** START Data shown **

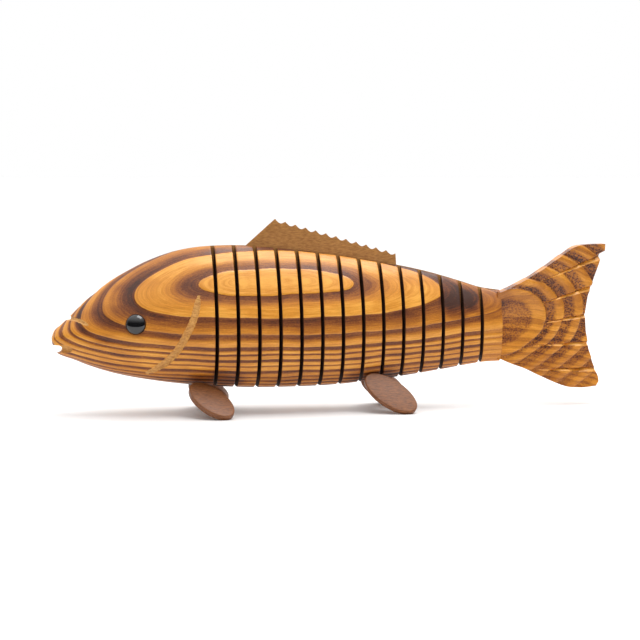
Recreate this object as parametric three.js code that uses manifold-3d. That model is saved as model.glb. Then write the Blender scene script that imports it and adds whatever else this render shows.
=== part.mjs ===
// Articulated wooden fish: a carved and torched pine fish, sawn across into thin slices that stay
// strung on one upright leather strip, so that the body bends from side to side.
// Millimetres, Z up. The snout points to -X, the tail to +X and the floor under the fins is Z = 0.

import * as THREE from 'three';
import { mergeVertices } from 'three/addons/utils/BufferGeometryUtils.js';
import Module from 'manifold-3d';

const wasm = await Module();
wasm.setup();

// Driving sizes of the body
const snoutX = -150;
const tailRootX = 91.2;
const sliceCount = 13;
const firstSlotX = -65.8;
const slotPitch = 11.18;
const slotWidth = 1.8;
const touchGap = 0.3;
const weldDistance = 1e-4;
const farOut = 400;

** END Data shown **

Stated exercise> Repeat the material above in full, keeping every word.

Expected answer>
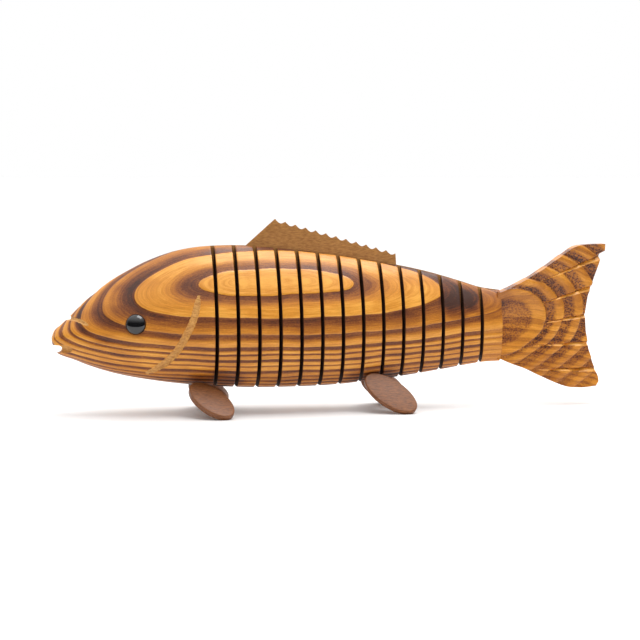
Recreate this object as parametric three.js code that uses manifold-3d. That model is saved as model.glb. Then write the Blender scene script that imports it and adds whatever else this render shows.
=== part.mjs ===
// Articulated wooden fish: a carved and torched pine fish, sawn across into thin slices that stay
// strung on one upright leather strip, so that the body bends from side to side.
// Millimetres, Z up. The snout points to -X, the tail to +X and the floor under the fins is Z = 0.

import * as THREE from 'three';
import { mergeVertices } from 'three/addons/utils/BufferGeometryUtils.js';
import Module from 'manifold-3d';

const wasm = await Module();
wasm.setup();

// Driving sizes of the body
const snoutX = -150;
const tailRootX = 91.2;
const sliceCount = 13;
const firstSlotX = -65.8;
const slotPitch = 11.18;
const slotWidth = 1.8;
const touchGap = 0.3;
const weldDistance = 1e-4;
const farOut = 400;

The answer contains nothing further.